How to change a constant expression to a literal number during preprocessing? (use gcc)

Question

The code like:

void f1(){
    /* ... */
}

void f2(){
    /* ... */
}

int main()
{
    const int n=2;
    USE(f, n)();
    return 0;
}

I hope it can call f2().

if we just define like:

#define PASTE(a,b) a##b
#define USE(a,b) PASTE(a,b)

it will call fn(). So we should define a new macro to change n to 2, like:

#define PASTE(a,b) a##b
#define CHANGE_constexpr_TO_literal(n)  // I don't know how to define
#define USE(a,b) PASTE(a,CHANGE_constexpr_TO_literal(b))

then the expansion of CHANGE_constexpr_TO_literal(n) will be 2 .

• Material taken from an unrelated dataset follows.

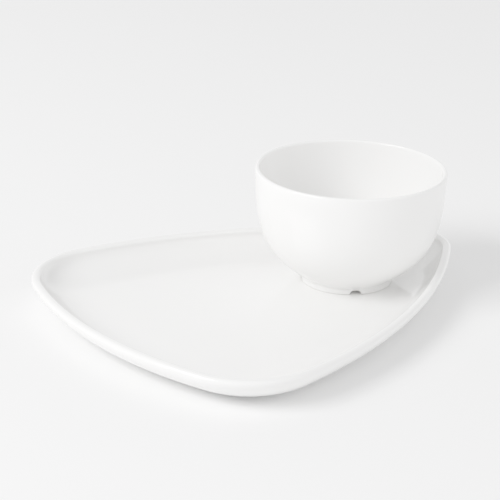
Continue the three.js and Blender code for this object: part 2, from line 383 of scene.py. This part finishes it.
WAVE_DEPTH = 0.6 * MM
PORE_DEPTH = 0.1 * MM
GRAIN_DEPTH = 0.15 * MM
WAVE_STRENGTH = 0.25
PORE_STRENGTH = 0.06
GRAIN_STRENGTH = 0.4


class Nodes:
    """A material's node tree, with one line for each node."""

    def __init__(self, name):
        self.material = bpy.data.materials.new(name)
        self.material.use_nodes = True
        self.tree = self.material.node_tree
        self.shader = self.tree.nodes["Principled BSDF"]

    def add(self, kind, settings=None, **inputs):
        node = self.tree.nodes.new(kind)
        for name, value in (settings or {}).items():
            setattr(node, name, value)
        for name, value in inputs.items():
            self.put(node.inputs[name.replace("_", " ")], value)
        return node

    def put(self, socket, value):
        if isinstance(value, bpy.types.NodeSocket):
            self.tree.links.new(value, socket)
        else:
            socket.default_value = value

    def noise(self, scale, detail, roughness=0.5):
        place = self.add("ShaderNodeTexCoord").outputs["Object"]
        node = self.add("ShaderNodeTexNoise", Vector=place, Scale=scale, Detail=detail, Roughness=roughness)
        return node.outputs["Fac"]

    def spread(self, value, old_range, new_range):
        """The value, moved from the old range to the new one."""
        node = self.add("ShaderNodeMapRange", Value=value)
        for name, number in zip(("From Min", "From Max", "To Min", "To Max"), (*old_range, *new_range)):
            node.inputs[name].default_value = number
        return node.outputs["Result"]

    def mix(self, share, first, second):
        """Two colours mixed. The Mix node's sockets are asked for by number, because each of the kinds
        of value that it mixes has sockets of the same names."""
        node = self.add("ShaderNodeMix", {"data_type": "RGBA"})
        share_socket, first_socket, second_socket, result_socket = 0, 6, 7, 2
        self.put(node.inputs[share_socket], share)
        self.put(node.inputs[first_socket], first)
        self.put(node.inputs[second_socket], second)
        return node.outputs[result_socket]

    def bump(self, height, strength, distance, normal=None):
        node = self.add("ShaderNodeBump", Strength=strength, Distance=distance, Height=height)
        if normal is not None:
            self.put(node.inputs["Normal"], normal)
        return node.outputs["Normal"]


def glazed(name, pale_colour, cloud_and_shade_colour):
    """White porcelain under a clear glaze: a little darker and warmer towards the bottoms and under the foot,
    which is painted shade, cloudy in tone at random, faintly uneven in gloss, and with the slow waves of a
    fired surface."""
    nodes = Nodes(name)
    shade_amount = nodes.add("ShaderNodeAttribute", {"attribute_name": "painted_shade"}).outputs["Fac"]
    clouds = nodes.noise(CLOUDS, detail=3)
    cloudy = nodes.mix(nodes.spread(clouds, NOISE_MIDDLE, (0, 1)), (*pale_colour, 1), (*cloud_and_shade_colour, 1))
    # Painted shade: the colour leans to the darker, warmer end by each vertex's shade share, most at the
    # bottoms and under the foot.
    colour = nodes.mix(nodes.spread(shade_amount, (0, 1), SHADE_SHARES), cloudy, (*cloud_and_shade_colour, 1))
    nodes.put(nodes.shader.inputs["Base Color"], colour)
    gloss = nodes.spread(nodes.noise(GLOSS_SPOTS, detail=4), NOISE_MIDDLE, GLAZE_ROUGHNESS)
    nodes.put(nodes.shader.inputs["Roughness"], gloss)
    nodes.shader.inputs["IOR"].default_value = GLAZE_IOR
    waves = nodes.bump(nodes.noise(WAVES, detail=1), WAVE_STRENGTH, WAVE_DEPTH)
    pores = nodes.bump(nodes.noise(PORES, detail=1), PORE_STRENGTH, PORE_DEPTH, waves)
    nodes.put(nodes.shader.inputs["Normal"], pores)
    return nodes.material


def bare_porcelain(name):
    """Fired porcelain with no glaze, on the faces that stood on the kiln shelf."""
    nodes = Nodes(name)
    grain = nodes.noise(GRAINS, detail=5, roughness=0.7)
    colour = nodes.mix(nodes.spread(grain, NOISE_MIDDLE, (0, 1)), (*BARE_DARK, 1), (*BARE_LIGHT, 1))
    nodes.put(nodes.shader.inputs["Base Color"], colour)
    nodes.put(nodes.shader.inputs["Roughness"], nodes.spread(grain, GRAIN_RANGE, BARE_ROUGHNESS))
    nodes.put(nodes.shader.inputs["Normal"], nodes.bump(grain, GRAIN_STRENGTH, GRAIN_DEPTH))
    return nodes.material


# ---- the two pieces -------------------------------------------------------------------------------------

def make_piece(name, rings, bare, ring_shades, materials, node):
    piece = skin(name, rings, bare, ring_shades)
    for material in materials:
        piece.data.materials.append(material)
    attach(piece, node)
    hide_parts(node)


def make_server():
    bare = bare_porcelain("bare_porcelain")
    plate_glaze = glazed("plate_glaze", PLATE_PALE_GLAZE, PLATE_CLOUD_AND_SHADE_GLAZE)
    bowl_glaze = glazed("bowl_glaze", BOWL_PALE_GLAZE, BOWL_CLOUD_AND_SHADE_GLAZE)
    make_piece("serving_plate", *plate_rings(), (plate_glaze, bare), "plate")
    make_piece("dip_bowl", *bowl_rings(), (bowl_glaze, bare), "bowl")


# ---- camera, floor and light ----------------------------------------------------------------------------

CAMERA_AZIMUTH = math.radians(-39.47)
CAMERA_ELEVATION = math.radians(21.0)
CAMERA_ROLL = math.radians(1.34)
CAMERA_DISTANCE = 1.3155
CAMERA_TARGET = Vector((0.0533, 0.1019, 0))
CAMERA_LENS = 129.73  # in the camera's own millimetres, as the sensor's width
SENSOR_WIDTH = 36
CAMERA_SHIFT = (0.0149, -0.0038)
FLOOR_SIZE = 12.0
FLOOR_COLOUR = (0.95, 0.95, 0.95)
FLOOR_ROUGHNESS = 0.8
LIGHT_DISTANCE = 3.0
KEY_AZIMUTH = math.radians(-100)
KEY_ELEVATION = math.radians(37.5)
KEY_SIZE = (1.8, 1.2)  # width and height
KEY_RADIANCE = 7.8  # W per square metre and steradian
ROOM_LEVEL = 0.8  # brightness of the white walls at eye level
ROOM_SLOPE = (0.34, -0.05, -0.22)  # how it grows towards +X, +Y and straight up
DARK_AZIMUTH = math.radians(99)  # middle of the darker part, high up on the +X side
DARK_ELEVATION = math.radians(58)
DARK_REACH = math.radians(40)  # from its middle to the middle of its soft edge
DARK_EDGE = math.radians(8)  # half the width of that edge
DARK_SHARE = 0.42  # its brightness next to the rest of the room
VIEW_GAMMA = 2.1  # a soft tone curve, which lifts the shadows and flattens the contrast


def direction(azimuth, elevation):
    """From the object towards a place seen at this azimuth and elevation; azimuth 0 is on the -Y side."""
    level = math.cos(elevation)
    return Vector((math.sin(azimuth) * level, -math.cos(azimuth) * level, math.sin(elevation)))


def make_camera():
    back = direction(CAMERA_AZIMUTH, CAMERA_ELEVATION)
    camera = bpy.data.objects.new("camera", bpy.data.cameras.new("camera"))
    bpy.context.scene.collection.objects.link(camera)
    camera.data.sensor_width = SENSOR_WIDTH
    camera.data.lens = CAMERA_LENS
    camera.data.shift_x, camera.data.shift_y = CAMERA_SHIFT
    camera.location = CAMERA_TARGET + back * CAMERA_DISTANCE
    camera.rotation_mode = "QUATERNION"
    roll = Quaternion((0, 0, 1), CAMERA_ROLL)
    camera.rotation_quaternion = (-back).to_track_quat("-Z", "Y") @ roll
    bpy.context.scene.camera = camera


def make_floor():
    mesh = bpy.data.meshes.new("floor")
    half = FLOOR_SIZE / 2
    corners = [(-half, -half, 0), (half, -half, 0), (half, half, 0), (-half, half, 0)]
    mesh.from_pydata(corners, [], [(0, 1, 2, 3)])
    floor = bpy.data.objects.new("floor", mesh)
    bpy.context.scene.collection.objects.link(floor)
    nodes = Nodes("floor_white")
    nodes.shader.inputs["Base Color"].default_value = (*FLOOR_COLOUR, 1)
    nodes.shader.inputs["Roughness"].default_value = FLOOR_ROUGHNESS
    floor.data.materials.append(nodes.material)


def make_softbox():
    """The key light: a level rectangular softbox that faces the object."""
    width, height = KEY_SIZE
    light = bpy.data.lights.new("key", "AREA")
    light.shape = "RECTANGLE"
    light.size = width
    light.size_y = height
    light.energy = KEY_RADIANCE * math.pi * width * height  # the power that gives this radiance
    lamp = bpy.data.objects.new("key", light)
    bpy.context.scene.collection.objects.link(lamp)
    towards = direction(KEY_AZIMUTH, KEY_ELEVATION)
    lamp.location = towards * LIGHT_DISTANCE
    lamp.rotation_mode = "QUATERNION"
    lamp.rotation_quaternion = (-towards).to_track_quat("-Z", "Y")
    lamp.visible_camera = False


def calculated(tree, operation, first, second):
    """Two values added, multiplied or compared; the second is a socket or a number."""
    node = tree.nodes.new("ShaderNodeMath")
    node.operation = operation
    tree.links.new(first, node.inputs[0])
    if isinstance(second, bpy.types.NodeSocket):
        tree.links.new(second, node.inputs[1])
    else:
        node.inputs[1].default_value = second
    return node.outputs[0]


def dot(tree, first, second):
    """The dot product of a socket and a fixed vector."""
    node = tree.nodes.new("ShaderNodeVectorMath")
    node.operation = "DOT_PRODUCT"
    tree.links.new(first, node.inputs[0])
    node.inputs[1].default_value = second
    return node.outputs["Value"]


def make_room():
    """White walls around the object: a little lighter low down and on the +X side, and darker in one round
    part high up."""
    world = bpy.data.worlds.new("studio")
    world.use_nodes = True
    tree = world.node_tree
    towards = tree.nodes.new("ShaderNodeTexCoord").outputs["Generated"]
    level = calculated(tree, "ADD", dot(tree, towards, ROOM_SLOPE), ROOM_LEVEL)
    lit = calculated(tree, "MAXIMUM", level, 0)
    shade = tree.nodes.new("ShaderNodeMapRange")
    shade.interpolation_type = "SMOOTHSTEP"
    shade.inputs["From Min"].default_value = math.cos(DARK_REACH + DARK_EDGE)
    shade.inputs["From Max"].default_value = math.cos(DARK_REACH - DARK_EDGE)
    shade.inputs["To Min"].default_value = 1
    shade.inputs["To Max"].default_value = DARK_SHARE
    tree.links.new(dot(tree, towards, direction(DARK_AZIMUTH, DARK_ELEVATION)), shade.inputs["Value"])
    background = tree.nodes["Background"]
    background.inputs["Color"].default_value = (1, 1, 1, 1)
    strength = calculated(tree, "MULTIPLY", lit, shade.outputs["Result"])
    tree.links.new(strength, background.inputs["Strength"])
    bpy.context.scene.world = world


def set_view():
    view = bpy.context.scene.view_settings
    view.view_transform = "Standard"
    view.look = "None"
    view.gamma = VIEW_GAMMA


make_camera()
make_server()
make_floor()
make_room()
make_softbox()
set_view()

Is it possible to define the macro to force a constexpr n to be literal n? How to define it if possible?

Note:

• I use GCC compiler, so gnu c extensions are available.
• Only during preprocessing. I know how to do while during compilation. But it doesn't have to be a macro.
• Furthermore, is it possible to change a string constant expression to a literal string? And how to do it?

Answer 1

It cannot be done. Preprocessor operates only on tokens before any C grammar rules are applied. Therefore const int n is not even parsed when USE macro is about to be expanded.

The workaround would be defining USE() as a chain of conditional operator selecting an desired function pointer depending on n.

#define USE(f, n) (    \
   (n == 0) ? f ## 0 : \
   (n == 1) ? f ## 1 : \
   (n == 2) ? f ## 2 : \
   NULL)

The advantage of this approach is that if n is a constant expression then the value of USE() is a constant expression as well.

BTW. In standard C the const int n = 2; does not make n a constant expression. Use either a macro or enum:

#define n 2

or

enum { n = 2 };